Prognostic factors for chronic headache – a systematic review Can we identify factors predicting prognosis and influencing response to preventive interventions for chronic headache?

Talk Code: 
Martin Underwood
Katrin Probyn, Hannah Bowers, Dipesh Mistry, Fiona Caldwell,Martin Underwood, Manjit Matharu, Tamar Pincus on behalf of the CHESS team
Author institutions: 
1. Department of Psychology, Royal Holloway, University of London, Egham Hill, Egham, Surrey, TW20 0EX, UK. 2. Warwick Clinical Trials Unit, Warwick Medical School, University of Warwick, Coventry, CV4 7AL, UK. 3.Headache Group, Institute of Neurology and The National Hospital for Neurology and Neurosurgery, Queen Square, London, WC1N 3BG. UK


A wide range of demographic, clinical, psychological and social factors may affect prognosis and treatment outcome for people with chronic headache. Our aims were to identify predictors of prognosis and trial outcomes in prospective studies of people with chronic headache


A systematic review of published literature in peer-reviewed journals. We included a) randomised controlled trials (RCTs) of interventions for chronic headache that reported subgroup analyses and b) prospective cohort studies, published in English, since 1980. Participants included adults with chronic headache (including: chronic headache, chronic migraine, chronic tension-type headache with or without medication overuse headache respectively).

We searched key databases, two reviewers independently extracted data, assessed the methodological quality of studies and overall quality of evidence identified using appropriate published checklists



We identified 16556 titles, removed 663 duplicates, and reviewed 233 papers, of which 27 were included in the review - 17 prospective cohorts and 10 RCTs with subgroup analyses reported.

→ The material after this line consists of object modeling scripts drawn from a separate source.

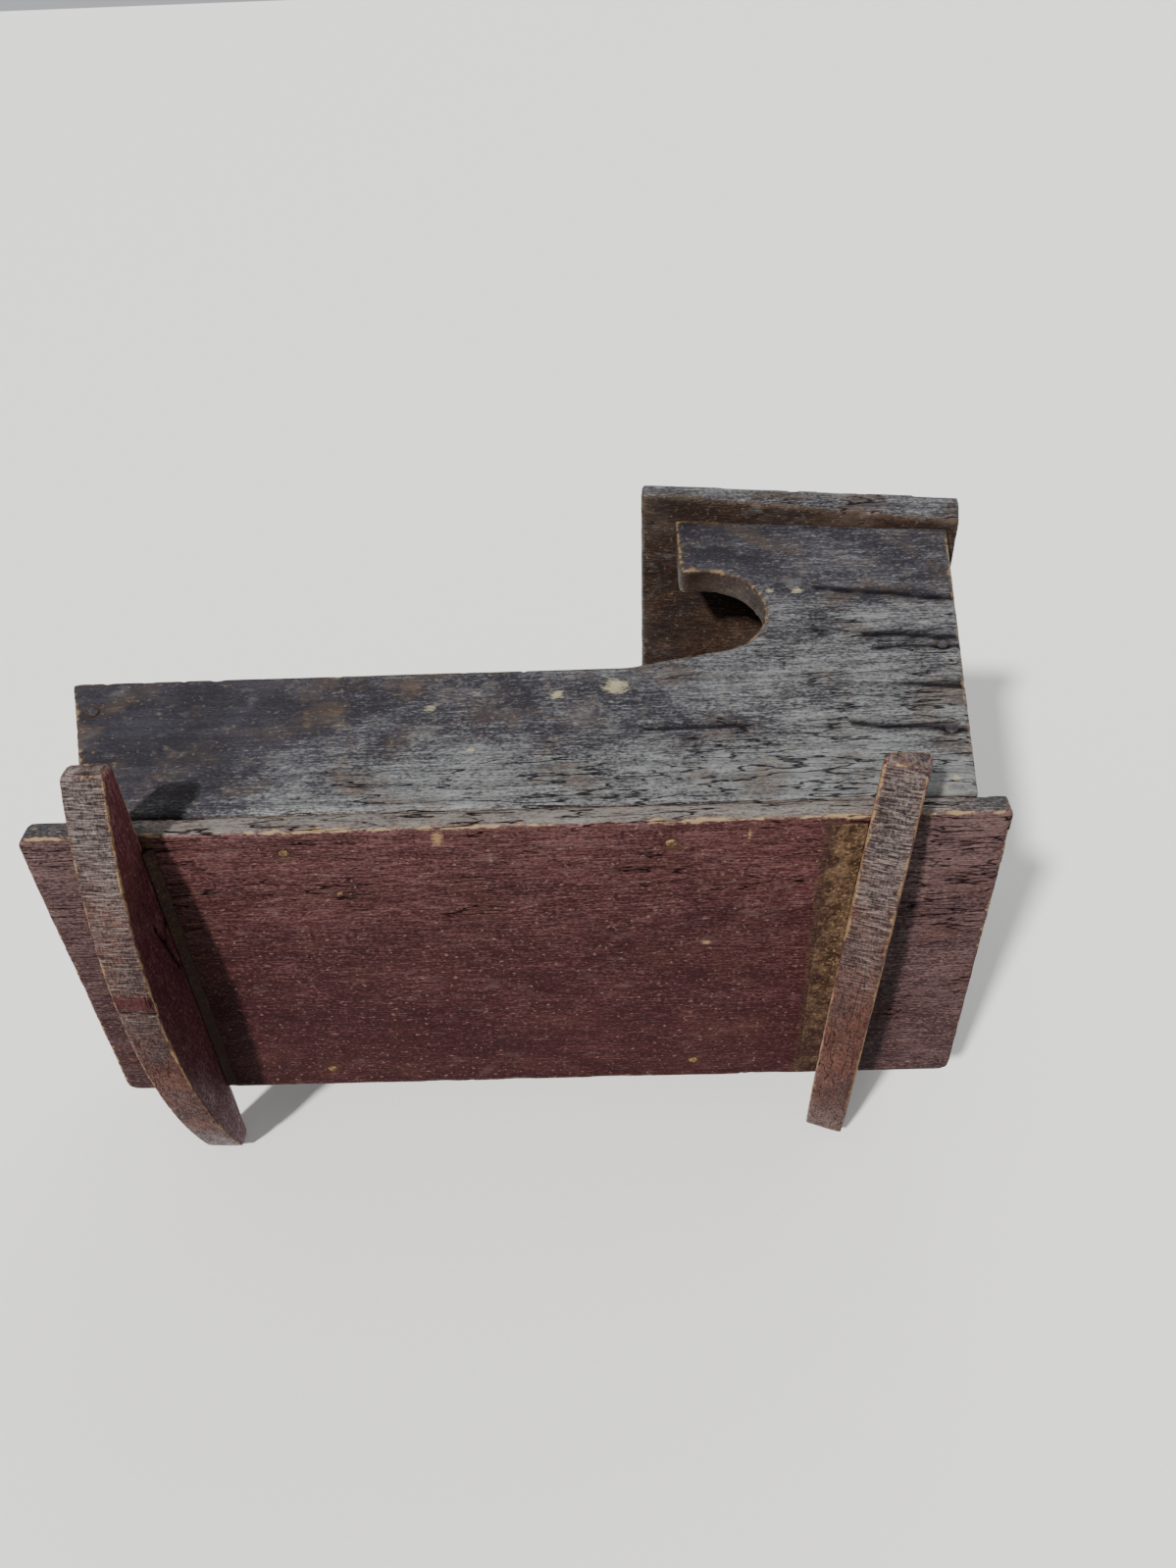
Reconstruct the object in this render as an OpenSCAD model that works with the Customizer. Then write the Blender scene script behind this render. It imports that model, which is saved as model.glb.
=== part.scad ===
// Doll's rocking cradle: a narrow flared box of thin sawn boards on two curved rockers,
// with a flat roof over the head end and a round notch cut in each side under the roof.
// X runs from the foot end to the head end, Y across, Z up. The floor is z = 0, and the
// origin is on the floor under the middle of the whole cradle.

/* [Bottom board] */
// length of the bottom board
board_length = 150; // [120:1:200]
// width of the bottom board
board_width = 62.4; // [50:0.2:90]
// thickness of the bottom board
board_thickness = 4.2; // [3:0.1:8]
// height of the bottom board's underside above the floor
ground_clearance = 12.5; // [9:0.5:20]
// how far the bottom board sticks out past the sides at the foot end
foot_ledge = 9; // [0:0.5:20]
// how far the bottom board sticks out past the sides at the head end
head_ledge = 4.4; // [0:0.2:20]

/* [Side boards] */
// thickness of each side board
side_thickness = 5.6; // [4:0.1:8]
// lean of each side outwards, degrees
flare = 11.3; // [4:0.1:20]
// height of the low rim above the bottom board
rim_height = 28.8; // [18:0.2:36]
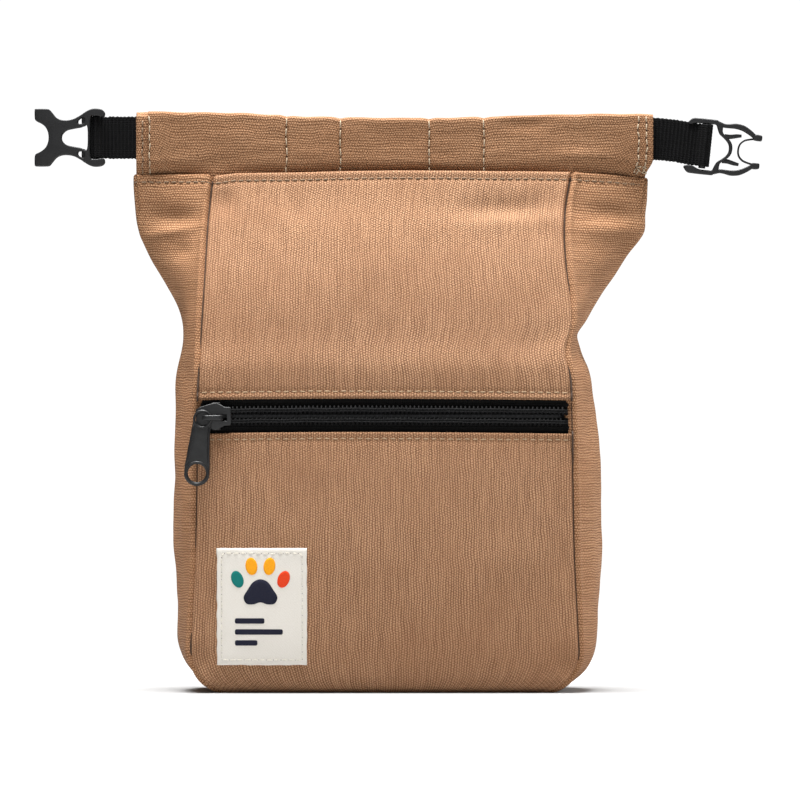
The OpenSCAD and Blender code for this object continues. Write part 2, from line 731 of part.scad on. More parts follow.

There was moderate quality evidence indicating that depression, anxiety, poor sleep and stress, medication overuse and self-efficacy for managing headaches are potential prognostic factors in chronic headache. There was inconclusive evidence about treatment expectations, age, age at onset, body mass index (BMI), employment and several headache features.



This review has identified several potential predictors of poor prognosis and worse outcome post interventions in people with chronic headache. The majority of these are modifiable. The findings also highlight the need for more longitudinal high quality research of prognostic factors in chronic headache

Submitted by: 
Katrin Probyn
Funding acknowledgement: 
This research was funded by the NIHR Programme Grants for Applied Research programme (RP-PG-1212-20018). The views expressed in this publication are those of the author(s) and not necessarily those of the NHS, the NIHR or the Department of Health.